In the shaky isles the professional pyramid tapers to a point with the almighty All Blacks. In France the feeling for country is no more important than the sense of fierce local identity spawned at myriad clubs concentrated in the southwest. Progress is achieved by a nonchalant shrug and the wide sweep of nuanced negotiation, rather than driven from the top by a single intense focus.

Yes, it is pretty much a 'representative' selection system at every level, but these union's are having to fight for their existence against the regime that is NZR, and are currently going through their own battle, just as France has recently as I understand it. A single focus, ala the French game, might not be the best outcome for rugby as a whole.


For pure theatre, it is a wonderful article so far. I prefer 'Ntamack New Zealand 2022' though.

The young Crusader still struggles to solve the puzzle posed by the shorter, more compact tight-heads at this level but he had no problem at all with Colombe.

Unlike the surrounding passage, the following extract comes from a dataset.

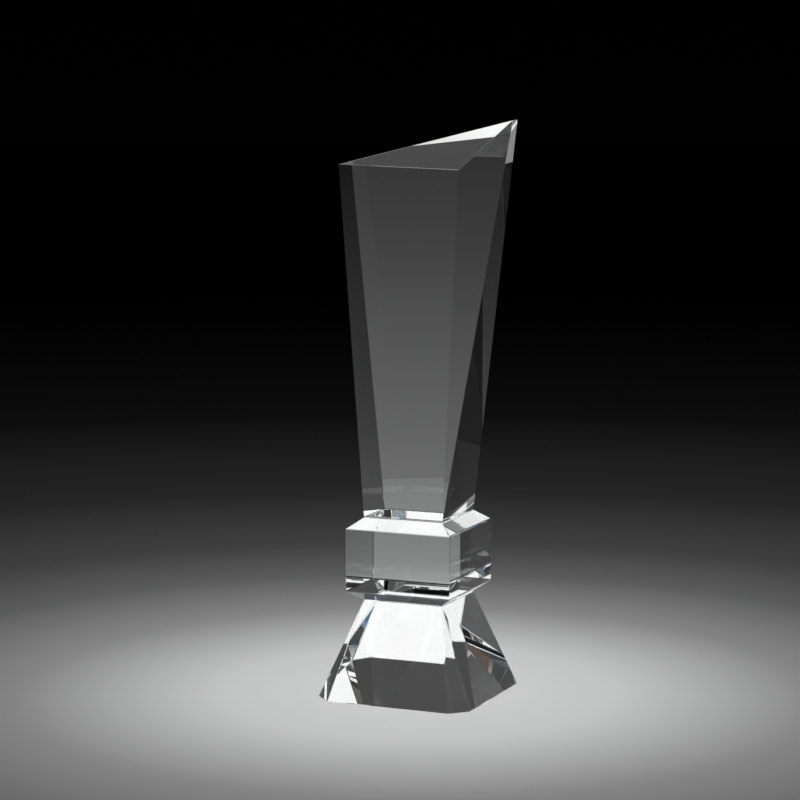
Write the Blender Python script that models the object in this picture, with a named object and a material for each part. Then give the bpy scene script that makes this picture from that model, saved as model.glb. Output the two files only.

It was interesting to listen to Manny during an interview on Maul or Nothing, he citied that after a bit of banter with the All Black's he no longer wanted one of their jersey's after the game. One of those talks was an eye to eye chat with Tamaiti Williams, there appear to be nothing between the lock and prop, just a lot of give and take. I thought TW angled in and caused Taylor to pop a few times, and that NZ were lucky to be rewarded.

f you have a forward of 6ft 8ins and 145kg, and he is not at all disturbed by a dysfunctional set-piece, you are in business.

He talked about the clarity of the leadership that helped alleviate any need for anxiety at the predicaments unfolding before him. The same cannot be said for New Zealand when they had 5 minutes left to retrieve a match winning penalty, I don't believe. Did the team in black have much of a plan at any point in the game? I don't really call an autonomous 10 vehicle they had as innovative. I think Razor needs to go back to the dealer and get a new game driver on that one.

Vaa’i is no match for his power on the ground. Even in reverse, Meafou is like a tractor motoring backwards in low gear, trampling all in its path.

Vaa'i actually stops him in his tracks. He gets what could have been a dubious 'tackle' on him?

A high-level offence will often try to identify and exploit big forwards who can be slower to reload, and therefore vulnerable to two quick plays run at them consecutively.

Yes he was just standing on his haunches wasn't he? He mentioned that in the interview, saying that not only did you just get up and back into the line to find the opposition was already set and running at you they also hit harder than anything he'd experienced in the Top 14. He was referring to New Zealands ultra-physical, burst-based Super style of course, which he was more than a bit surprised about. I don't blame him for being caught out.


He still sent the obstruction back to the repair yard though!

What wouldn’t the New Zealand rugby public give to see the likes of Mauvaka and Meafou up front..

Common now Nick, don't go there! Meafou showed his Toulouse shirt and promptly got his citizenship, New Zealand can't have him, surely?!?


As I have said before with these subjects, really enjoy your enthusiasm for their contribution on the field and I'd love to see more of their shapes running out for Vern Cotter and the like styled teams.